LANI visibly gained pounds when she reported to work after going on maternity leave. Sensitive to her officemates’ comments about her weight gain, she cut back on meals and snacks. She recalled that not long after her dieting, she started giving her baby formula milk more often because she observed that he was no longer satisfied when she nursed him.
While the family ate at the restaurant, a four-month-old baby in the pram sucked on a pacifier. Watching his relations eat, the baby pursed his lips and sucked harder on the pacifier. Relations noticed and an uncle offered a piece of bread, which the baby grabbed and popped into his mouth. Relatives expressed their delight and someone took a photo of the baby sucking on the morsel.
The socio-cultural setting challenges the practice of promoting exclusive breastfeeding (EBF) for the first six months in the country.
Due to the sustained promotion by the Department of Health (DOH) and other breastfeeding advocates, breastfeeding is more widely accepted nowadays. However, maximizing the gains for both child and mother from EBF is often derailed by the best intentions and limited awareness of members of a mother’s inner social circle.
Demolishing myths
Mothers should keep in mind that their baby’s health will mirror what its mother is eating.
Thus, the Food Nutrition and Research Institute (FNRI) emphasizes that instead of dieting to regain their post-pregnancy bodies, nursing mothers should focus on eating food that will help them produce more milk.
This means foods rich in protein, iron and calcium, such as shellfish, small fish, green leafy vegetables, fruits, and fluids, like water, soup and juice.
Breastfeeding requires from 500 to 1,000 calories a day. Proper nutrition and rest are important for mothers to nurse effectively.
According to the Breastfeeding Tsek (or Tama Sapat EKsklusibo) campaign of the Department of Health (DOH), which promotes breastfeeding for child survival, “practically all mothers can breastfeed.” There are only “few true contraindications” that prevent mothers from nursing, such as heart failure and serious kidney, liver or lung disease.
The more frequently a baby nurses, the more milk his mother will produce. This contradicts another myth that some women are not fit to nurse because of small breasts, lack of milk, or other misconceptions.
Another widely held belief that sick mothers should not breastfeed to avoid infecting their babies is also not true, points out the DOH in its website. Exposed to illness or infection, a nursing mother will manufacture antibodies, which are found in her milk.

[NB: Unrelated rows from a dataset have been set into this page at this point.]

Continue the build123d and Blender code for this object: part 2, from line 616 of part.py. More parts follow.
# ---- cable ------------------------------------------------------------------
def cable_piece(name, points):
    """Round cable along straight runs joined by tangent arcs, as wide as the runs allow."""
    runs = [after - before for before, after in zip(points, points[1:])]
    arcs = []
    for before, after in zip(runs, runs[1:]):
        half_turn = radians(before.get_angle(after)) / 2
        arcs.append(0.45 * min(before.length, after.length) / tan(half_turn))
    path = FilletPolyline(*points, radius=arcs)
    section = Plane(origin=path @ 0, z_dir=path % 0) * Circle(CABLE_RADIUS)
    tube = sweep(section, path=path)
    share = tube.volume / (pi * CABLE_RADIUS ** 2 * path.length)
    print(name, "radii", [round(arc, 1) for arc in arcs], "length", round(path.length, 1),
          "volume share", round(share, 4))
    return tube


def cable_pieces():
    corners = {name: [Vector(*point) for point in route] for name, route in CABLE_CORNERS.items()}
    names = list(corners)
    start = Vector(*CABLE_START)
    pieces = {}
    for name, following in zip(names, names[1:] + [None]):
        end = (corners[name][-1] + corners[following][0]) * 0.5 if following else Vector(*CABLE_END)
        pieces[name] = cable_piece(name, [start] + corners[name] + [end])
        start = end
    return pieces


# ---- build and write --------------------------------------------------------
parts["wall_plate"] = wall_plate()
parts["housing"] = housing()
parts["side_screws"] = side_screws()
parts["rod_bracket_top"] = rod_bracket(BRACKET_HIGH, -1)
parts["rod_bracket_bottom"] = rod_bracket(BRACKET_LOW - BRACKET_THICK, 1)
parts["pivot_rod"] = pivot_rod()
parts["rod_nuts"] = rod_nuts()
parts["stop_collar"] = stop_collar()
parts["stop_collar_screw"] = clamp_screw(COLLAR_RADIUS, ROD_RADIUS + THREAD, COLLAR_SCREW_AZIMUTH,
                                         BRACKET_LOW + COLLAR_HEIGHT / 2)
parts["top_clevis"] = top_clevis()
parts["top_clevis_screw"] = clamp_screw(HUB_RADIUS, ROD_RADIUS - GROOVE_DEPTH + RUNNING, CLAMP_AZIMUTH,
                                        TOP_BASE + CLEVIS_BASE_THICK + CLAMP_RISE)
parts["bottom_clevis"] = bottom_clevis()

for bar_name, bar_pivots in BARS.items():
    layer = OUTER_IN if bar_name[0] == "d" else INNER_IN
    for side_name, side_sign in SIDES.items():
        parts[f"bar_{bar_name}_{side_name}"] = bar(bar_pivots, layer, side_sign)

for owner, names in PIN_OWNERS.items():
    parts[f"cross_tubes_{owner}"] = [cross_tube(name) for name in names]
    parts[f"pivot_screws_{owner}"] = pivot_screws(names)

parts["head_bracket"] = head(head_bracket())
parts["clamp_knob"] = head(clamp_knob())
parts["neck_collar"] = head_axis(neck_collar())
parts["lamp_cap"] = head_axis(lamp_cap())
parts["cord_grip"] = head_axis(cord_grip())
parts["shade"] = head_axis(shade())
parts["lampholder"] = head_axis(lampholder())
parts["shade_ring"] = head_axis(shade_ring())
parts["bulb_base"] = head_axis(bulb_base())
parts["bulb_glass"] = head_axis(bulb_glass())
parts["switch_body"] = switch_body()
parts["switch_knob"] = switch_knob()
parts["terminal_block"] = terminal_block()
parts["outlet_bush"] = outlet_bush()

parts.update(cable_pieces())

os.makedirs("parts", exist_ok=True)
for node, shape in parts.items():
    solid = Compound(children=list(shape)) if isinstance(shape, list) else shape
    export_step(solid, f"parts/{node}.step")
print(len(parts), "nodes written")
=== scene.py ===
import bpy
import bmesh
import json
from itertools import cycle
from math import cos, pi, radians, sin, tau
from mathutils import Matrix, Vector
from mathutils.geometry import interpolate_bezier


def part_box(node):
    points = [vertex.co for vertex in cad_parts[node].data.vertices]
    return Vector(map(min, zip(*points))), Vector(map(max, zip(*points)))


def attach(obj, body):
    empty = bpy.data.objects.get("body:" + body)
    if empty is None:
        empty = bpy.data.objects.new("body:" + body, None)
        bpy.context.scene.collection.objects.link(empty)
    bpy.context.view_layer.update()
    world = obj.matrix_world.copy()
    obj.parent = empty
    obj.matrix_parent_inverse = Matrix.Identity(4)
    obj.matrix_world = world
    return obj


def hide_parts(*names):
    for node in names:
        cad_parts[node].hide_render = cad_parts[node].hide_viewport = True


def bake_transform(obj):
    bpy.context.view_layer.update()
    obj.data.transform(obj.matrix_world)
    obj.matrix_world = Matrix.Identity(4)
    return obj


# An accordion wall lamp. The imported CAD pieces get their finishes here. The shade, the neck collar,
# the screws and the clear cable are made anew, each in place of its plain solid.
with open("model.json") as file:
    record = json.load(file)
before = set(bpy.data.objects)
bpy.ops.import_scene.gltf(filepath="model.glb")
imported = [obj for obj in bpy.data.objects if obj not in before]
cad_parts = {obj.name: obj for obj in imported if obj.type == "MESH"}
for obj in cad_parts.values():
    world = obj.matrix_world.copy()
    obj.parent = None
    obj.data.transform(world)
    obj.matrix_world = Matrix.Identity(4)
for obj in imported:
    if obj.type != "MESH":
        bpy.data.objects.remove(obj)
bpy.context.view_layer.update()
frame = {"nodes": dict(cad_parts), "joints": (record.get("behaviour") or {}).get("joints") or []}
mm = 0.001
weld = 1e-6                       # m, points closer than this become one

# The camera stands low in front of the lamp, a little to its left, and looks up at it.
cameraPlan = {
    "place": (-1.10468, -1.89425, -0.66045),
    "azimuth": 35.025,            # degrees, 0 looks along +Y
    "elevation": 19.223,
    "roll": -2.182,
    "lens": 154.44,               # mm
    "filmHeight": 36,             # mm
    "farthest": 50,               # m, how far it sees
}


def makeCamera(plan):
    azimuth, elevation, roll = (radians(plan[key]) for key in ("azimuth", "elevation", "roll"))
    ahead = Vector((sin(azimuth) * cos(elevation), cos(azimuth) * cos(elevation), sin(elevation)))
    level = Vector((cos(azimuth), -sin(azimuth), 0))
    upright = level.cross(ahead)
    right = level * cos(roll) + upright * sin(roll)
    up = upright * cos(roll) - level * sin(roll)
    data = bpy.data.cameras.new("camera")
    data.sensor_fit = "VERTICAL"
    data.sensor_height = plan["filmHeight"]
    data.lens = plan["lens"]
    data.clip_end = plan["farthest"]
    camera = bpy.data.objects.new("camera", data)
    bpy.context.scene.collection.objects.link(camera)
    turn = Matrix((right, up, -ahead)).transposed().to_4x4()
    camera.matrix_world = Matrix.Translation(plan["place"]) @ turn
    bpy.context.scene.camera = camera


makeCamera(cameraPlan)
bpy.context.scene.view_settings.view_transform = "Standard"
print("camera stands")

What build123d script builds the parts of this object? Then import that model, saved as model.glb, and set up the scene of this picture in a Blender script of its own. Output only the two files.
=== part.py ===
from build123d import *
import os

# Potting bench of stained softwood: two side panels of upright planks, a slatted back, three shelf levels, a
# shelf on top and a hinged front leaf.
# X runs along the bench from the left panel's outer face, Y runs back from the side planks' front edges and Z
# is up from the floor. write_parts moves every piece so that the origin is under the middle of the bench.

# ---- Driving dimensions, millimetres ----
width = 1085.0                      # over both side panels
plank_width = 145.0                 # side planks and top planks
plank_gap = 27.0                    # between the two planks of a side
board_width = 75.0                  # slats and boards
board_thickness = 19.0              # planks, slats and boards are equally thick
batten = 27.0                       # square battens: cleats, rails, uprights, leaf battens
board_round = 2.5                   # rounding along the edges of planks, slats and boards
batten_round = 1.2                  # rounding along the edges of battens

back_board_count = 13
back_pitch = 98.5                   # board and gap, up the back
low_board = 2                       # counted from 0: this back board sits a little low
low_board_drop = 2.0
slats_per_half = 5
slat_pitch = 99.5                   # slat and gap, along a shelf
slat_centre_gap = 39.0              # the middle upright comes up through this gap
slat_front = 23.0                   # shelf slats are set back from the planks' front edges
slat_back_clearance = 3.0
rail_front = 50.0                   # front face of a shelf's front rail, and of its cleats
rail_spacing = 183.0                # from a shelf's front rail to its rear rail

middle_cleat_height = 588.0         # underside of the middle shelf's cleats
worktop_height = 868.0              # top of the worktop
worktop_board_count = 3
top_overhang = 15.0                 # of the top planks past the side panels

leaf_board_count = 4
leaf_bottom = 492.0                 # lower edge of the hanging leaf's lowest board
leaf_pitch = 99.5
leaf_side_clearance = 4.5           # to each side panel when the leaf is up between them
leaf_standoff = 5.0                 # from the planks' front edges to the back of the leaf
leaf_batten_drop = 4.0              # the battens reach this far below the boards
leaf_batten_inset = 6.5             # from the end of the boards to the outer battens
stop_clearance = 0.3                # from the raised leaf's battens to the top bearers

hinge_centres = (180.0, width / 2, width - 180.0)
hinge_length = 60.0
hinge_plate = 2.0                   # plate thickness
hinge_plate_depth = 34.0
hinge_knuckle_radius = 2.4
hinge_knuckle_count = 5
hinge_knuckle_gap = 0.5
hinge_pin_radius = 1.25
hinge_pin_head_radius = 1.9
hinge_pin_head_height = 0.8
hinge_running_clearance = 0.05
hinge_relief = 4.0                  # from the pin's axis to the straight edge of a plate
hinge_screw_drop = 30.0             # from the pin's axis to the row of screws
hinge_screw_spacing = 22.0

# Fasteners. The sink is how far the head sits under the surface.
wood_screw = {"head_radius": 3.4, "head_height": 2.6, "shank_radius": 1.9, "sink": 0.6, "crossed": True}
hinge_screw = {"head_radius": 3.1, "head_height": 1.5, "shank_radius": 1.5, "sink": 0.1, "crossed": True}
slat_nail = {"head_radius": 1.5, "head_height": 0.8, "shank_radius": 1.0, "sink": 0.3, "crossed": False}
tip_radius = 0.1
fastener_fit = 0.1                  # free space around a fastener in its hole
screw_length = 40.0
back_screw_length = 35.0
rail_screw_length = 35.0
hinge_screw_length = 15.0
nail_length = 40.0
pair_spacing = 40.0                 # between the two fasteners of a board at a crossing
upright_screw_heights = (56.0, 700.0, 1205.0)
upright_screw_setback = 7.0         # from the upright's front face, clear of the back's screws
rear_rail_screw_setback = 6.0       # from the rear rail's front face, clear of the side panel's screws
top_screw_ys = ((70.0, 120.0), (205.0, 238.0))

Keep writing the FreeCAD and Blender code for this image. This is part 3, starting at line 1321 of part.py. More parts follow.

Thus, instead of suckling her sickness, a nursing infant will imbibe the antibodies in her mother’s milk, which will also protect the baby.
Even a malnourished mother should still breastfeed because “breast milk is designed to provide for and protect the baby even in times of hardship and famine.” In evacuation centers during disasters, a mother’s milk is infinitely safer than using formula milk donations, which require boiling water and sterilized milk bottles and rubber nipples.
Circles of champions
This year’s celebration of Breastfeeding Month should encourage public and private stakeholders to form champions for breastfeeding best practices by strengthening the inner circle of family, friends, and work place that strongly influence a mother’s decision to breastfeed or not her baby.
The World Health Organization notes that improving the practice of optimal breastfeeding practices, like the EBF, will prevent as much as 13 percent of the deaths of 0.6 million children aged five years and below every year.
In the country, out of every 100 infants aged 0-5 months old, 36 were exclusively breastfed; 37 were breastfed but also given complementary food; and 27 were fed with formula milk and other foods, according to the 7th National Nutrition Survey conducted by the Department of Science and Technology and the FNRI.
Often, in Filipino families, the decision-makers over the feeding of a baby are not the mothers but grandmothers, mothers-in-law, and spouses or partners. The decision to give a baby a pacifier instead of its mother’s breast in public places is dictated by social decorum or prejudice that only the poor and uneducated will nurse in public.
Strengthening the circle of champions for breastfeeding means reaching out through education to those who shape decisively the future of mother and child.